The team observed positive relationships for stroke and hypertension with new-onset dementia, with HR values of 1.7 and 1.2, respectively, compared to individuals free of hypertension or stroke at follow-up.
However, there were no significant associations between PM2.5 and stroke (OR per IQR increase in particulate matter exposure, 1.1) and no significant evidence for a relationship between PM2.5 and hypertension (OR per IQR increase in particulate matter exposure, 1.0).
No evidence was found that stroke or hypertension acted as modifiers or mediators of the link between PM2.5 exposure and new-onset dementia.
The non-mediated interactions between hypertension and PM2.5 exposure contributed 39% to the excess relationship; however, the findings did not attain statistical significance.
The secondary analyses yielded similar results for PM2.5 exposure from open fires as the total PM2.5. Consistent results were obtained in the sensitivity analyses by restricting the comments to younger individuals and periods with high-quality exposure information.
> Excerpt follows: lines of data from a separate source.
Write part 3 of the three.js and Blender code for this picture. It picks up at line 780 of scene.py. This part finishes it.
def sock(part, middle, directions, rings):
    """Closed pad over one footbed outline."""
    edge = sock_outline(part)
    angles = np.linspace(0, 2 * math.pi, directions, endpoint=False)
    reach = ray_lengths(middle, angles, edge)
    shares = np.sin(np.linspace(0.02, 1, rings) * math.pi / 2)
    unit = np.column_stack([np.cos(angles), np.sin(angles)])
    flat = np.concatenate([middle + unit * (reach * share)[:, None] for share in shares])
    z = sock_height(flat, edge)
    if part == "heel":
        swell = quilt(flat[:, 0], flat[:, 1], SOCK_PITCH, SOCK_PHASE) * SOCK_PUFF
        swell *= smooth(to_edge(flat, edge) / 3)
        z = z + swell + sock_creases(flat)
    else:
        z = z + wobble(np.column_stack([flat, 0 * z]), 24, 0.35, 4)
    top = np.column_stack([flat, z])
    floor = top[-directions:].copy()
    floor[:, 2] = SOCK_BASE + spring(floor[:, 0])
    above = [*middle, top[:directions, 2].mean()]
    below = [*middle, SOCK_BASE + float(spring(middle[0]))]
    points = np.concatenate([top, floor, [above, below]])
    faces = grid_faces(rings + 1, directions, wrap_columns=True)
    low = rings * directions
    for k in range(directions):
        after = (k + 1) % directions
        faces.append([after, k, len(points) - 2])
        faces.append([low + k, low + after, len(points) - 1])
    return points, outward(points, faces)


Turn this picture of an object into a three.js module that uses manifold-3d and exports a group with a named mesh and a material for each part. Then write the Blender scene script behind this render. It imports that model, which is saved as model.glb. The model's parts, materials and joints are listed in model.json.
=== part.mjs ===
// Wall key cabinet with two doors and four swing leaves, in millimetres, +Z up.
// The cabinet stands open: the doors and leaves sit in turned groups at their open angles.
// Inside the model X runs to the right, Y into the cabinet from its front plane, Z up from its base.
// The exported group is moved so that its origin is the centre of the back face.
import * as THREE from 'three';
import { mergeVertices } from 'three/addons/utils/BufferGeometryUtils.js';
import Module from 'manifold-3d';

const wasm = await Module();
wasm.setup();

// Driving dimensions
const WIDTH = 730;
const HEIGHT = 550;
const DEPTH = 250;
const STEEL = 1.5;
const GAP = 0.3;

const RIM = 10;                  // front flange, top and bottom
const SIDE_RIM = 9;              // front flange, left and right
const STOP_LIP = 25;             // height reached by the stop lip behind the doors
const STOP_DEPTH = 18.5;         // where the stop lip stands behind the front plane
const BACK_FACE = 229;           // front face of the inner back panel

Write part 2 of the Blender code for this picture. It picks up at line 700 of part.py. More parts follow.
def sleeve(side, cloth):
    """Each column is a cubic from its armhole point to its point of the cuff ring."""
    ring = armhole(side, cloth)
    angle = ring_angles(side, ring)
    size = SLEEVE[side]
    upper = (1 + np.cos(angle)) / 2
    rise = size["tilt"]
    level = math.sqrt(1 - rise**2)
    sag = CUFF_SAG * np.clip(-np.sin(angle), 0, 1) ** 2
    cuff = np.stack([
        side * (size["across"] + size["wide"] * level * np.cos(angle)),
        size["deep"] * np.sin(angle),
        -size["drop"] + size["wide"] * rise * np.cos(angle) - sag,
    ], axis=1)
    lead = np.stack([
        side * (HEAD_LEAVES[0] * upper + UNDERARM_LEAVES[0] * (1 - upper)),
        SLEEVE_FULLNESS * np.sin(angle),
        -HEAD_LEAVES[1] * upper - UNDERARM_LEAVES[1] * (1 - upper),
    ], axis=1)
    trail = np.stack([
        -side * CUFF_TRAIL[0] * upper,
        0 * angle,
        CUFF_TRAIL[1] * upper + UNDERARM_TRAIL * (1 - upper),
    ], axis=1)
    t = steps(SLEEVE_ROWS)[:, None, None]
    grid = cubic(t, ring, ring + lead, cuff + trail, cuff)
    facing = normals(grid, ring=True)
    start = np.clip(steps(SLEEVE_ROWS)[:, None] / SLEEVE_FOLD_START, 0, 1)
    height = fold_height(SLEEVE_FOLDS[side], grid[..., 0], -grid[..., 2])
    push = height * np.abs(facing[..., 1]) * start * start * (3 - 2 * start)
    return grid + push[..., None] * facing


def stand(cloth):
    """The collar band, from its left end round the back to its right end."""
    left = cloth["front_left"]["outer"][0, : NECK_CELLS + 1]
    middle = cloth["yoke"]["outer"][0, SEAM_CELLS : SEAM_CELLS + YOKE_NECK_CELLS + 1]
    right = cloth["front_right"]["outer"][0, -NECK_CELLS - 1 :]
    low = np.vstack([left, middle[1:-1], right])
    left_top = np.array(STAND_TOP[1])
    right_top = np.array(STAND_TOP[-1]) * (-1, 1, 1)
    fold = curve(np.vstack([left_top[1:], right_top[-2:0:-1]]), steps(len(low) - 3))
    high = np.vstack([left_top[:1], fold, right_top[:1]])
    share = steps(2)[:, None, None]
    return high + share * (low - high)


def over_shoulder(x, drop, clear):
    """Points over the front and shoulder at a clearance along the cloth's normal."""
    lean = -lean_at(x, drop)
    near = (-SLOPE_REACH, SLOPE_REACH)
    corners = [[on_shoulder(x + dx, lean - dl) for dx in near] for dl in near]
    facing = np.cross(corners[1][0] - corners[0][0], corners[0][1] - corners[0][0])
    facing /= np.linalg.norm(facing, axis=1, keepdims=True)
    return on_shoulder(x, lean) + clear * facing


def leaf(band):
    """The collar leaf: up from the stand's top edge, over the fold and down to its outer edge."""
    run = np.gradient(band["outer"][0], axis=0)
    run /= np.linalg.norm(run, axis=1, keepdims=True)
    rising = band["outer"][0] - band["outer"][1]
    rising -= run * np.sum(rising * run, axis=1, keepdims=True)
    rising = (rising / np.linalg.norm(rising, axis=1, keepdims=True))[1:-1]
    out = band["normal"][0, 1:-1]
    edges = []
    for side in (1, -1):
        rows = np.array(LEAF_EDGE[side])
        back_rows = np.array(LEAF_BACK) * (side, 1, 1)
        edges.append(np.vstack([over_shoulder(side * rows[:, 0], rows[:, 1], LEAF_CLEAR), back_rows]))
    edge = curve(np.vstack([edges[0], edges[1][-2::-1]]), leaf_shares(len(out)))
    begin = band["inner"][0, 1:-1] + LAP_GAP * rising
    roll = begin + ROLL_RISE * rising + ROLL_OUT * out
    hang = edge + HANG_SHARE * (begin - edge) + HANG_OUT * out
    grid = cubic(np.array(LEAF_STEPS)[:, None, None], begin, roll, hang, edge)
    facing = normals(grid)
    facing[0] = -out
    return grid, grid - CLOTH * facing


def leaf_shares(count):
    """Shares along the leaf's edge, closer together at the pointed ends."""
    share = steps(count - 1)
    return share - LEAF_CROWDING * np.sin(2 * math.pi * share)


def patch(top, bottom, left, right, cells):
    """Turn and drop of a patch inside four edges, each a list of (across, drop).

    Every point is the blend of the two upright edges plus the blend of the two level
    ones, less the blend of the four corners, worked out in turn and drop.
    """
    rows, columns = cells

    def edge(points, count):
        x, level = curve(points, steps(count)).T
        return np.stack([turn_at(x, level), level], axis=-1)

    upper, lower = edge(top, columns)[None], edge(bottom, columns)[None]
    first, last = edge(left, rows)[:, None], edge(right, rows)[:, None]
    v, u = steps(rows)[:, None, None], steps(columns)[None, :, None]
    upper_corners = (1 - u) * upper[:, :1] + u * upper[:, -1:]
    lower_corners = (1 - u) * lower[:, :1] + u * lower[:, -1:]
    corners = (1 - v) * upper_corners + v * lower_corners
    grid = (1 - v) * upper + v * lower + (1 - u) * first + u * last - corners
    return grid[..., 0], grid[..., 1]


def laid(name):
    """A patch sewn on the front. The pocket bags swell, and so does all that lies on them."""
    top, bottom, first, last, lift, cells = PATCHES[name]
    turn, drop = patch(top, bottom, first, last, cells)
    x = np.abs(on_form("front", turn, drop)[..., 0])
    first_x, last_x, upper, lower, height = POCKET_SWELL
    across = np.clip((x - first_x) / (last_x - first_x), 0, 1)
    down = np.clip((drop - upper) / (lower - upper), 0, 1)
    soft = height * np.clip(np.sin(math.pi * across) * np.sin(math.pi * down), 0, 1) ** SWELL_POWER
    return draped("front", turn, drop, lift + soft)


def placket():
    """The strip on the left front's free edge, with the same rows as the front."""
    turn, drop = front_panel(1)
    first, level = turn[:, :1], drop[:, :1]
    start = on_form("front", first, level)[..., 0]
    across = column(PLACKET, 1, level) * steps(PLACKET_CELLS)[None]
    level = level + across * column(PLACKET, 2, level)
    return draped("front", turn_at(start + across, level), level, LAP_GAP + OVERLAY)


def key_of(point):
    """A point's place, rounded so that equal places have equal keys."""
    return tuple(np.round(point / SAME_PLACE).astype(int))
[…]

In addition, using new-onset stroke as the association mediator also did not alter the results.
Overall, the study findings showed that stroke or hypertension did not modify or mediate the link between PM2.5 exposure in the air and incident dementia. However, hypertension may increase individual susceptibility to air pollution. Further research must be conducted to explore other modifiers and pathways.